The research unit Architectural Typology and Design invites to the presentation and discussion of selected projects of Open Design Academy, VU Gebäudelehre, Ws 2022/23.

Presentations:
León Ausserer, Hannah Bayer, Hannah Berchtold, Lara Bilic, Josefin Brand, Teresa Ebner,Victoria Ferreri, Kaan Günaydin, Florian Haring, Clarissa Liska, Elena Meister, Daniel Ornetzeder, Elsa Caroline Oswald, Lisa Penz, Marie Pober, Hannah Charlotte Prössel, Johanna Richter, Noelle Rützler, Julia Marlen Schade, Jakob Schatz, Josef Schmidhuber, Flora Tamm, Peter Tirel, Lea Töchterle, Anna Csenge Vass, Arianit Zuferi

Open Design Academy:

The Open Design Academy aims to challenge both the spatial and pedagogical systems of architectural education, towards being more open – in relation to the public, community and city, and more interdisciplinary – within the design disciplines in order to contribute to the urgent discourse in reshaping architectural education.

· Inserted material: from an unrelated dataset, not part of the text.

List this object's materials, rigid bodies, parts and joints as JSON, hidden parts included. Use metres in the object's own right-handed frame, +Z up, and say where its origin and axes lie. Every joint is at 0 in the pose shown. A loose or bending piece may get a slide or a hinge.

Rethinking architectural education has been an ongoing quest of many generations: to challenge, alter, and experiment with the traditional academic systems to elevate the discipline at large. It has been common knowledge that redefining the existing educational models could lead to a radical change in architectural production in any context. The recurring calls for the urgently needed redirection of architectural education towards critical planetary issues, from environmental to societal, outline the long-lasting fragility architects should take responsibility for. Therefore, the status quo of academic curriculums should be critically assessed and examined further through the research of diverse educational environments in which they have been or still are carried out.

The world is changing rapidly, and the design profession is transforming. The design fields must address perpetually changing environmental, social, technological and economic realities. Design education and its environment should therefore provide a suitable framework for the multitude of creative responses to these urgent issues. During the last decades, the austere specialization of creative professions has drastically limited conceptual thinking and design education. The design studio intends to return to understanding design akin to the mid-century approach promoted by the Milanese architect Ernesto Rogers – who sees the role of the designer stretching from ‘the spoon to the city’ – articulating the desire and devotion of many architects and designers to cross scales and disciplines, to cross theory and practice.

The design studio aims to research and propose the Open Design Academy to demonstrate the potential of architecture for interdisciplinary creative learning. Sites in Vienna serve as a testing ground to facilitate a change in thinking regarding the typology of an open educational institution for art, architecture, and design. The program calls to dissolve disciplinary boundaries of architecture, art, and design and, therefore, calls for architectural proposals with the capacity to evoke specific spatial experiences, stimulate participation, and spark creative interactions among various users.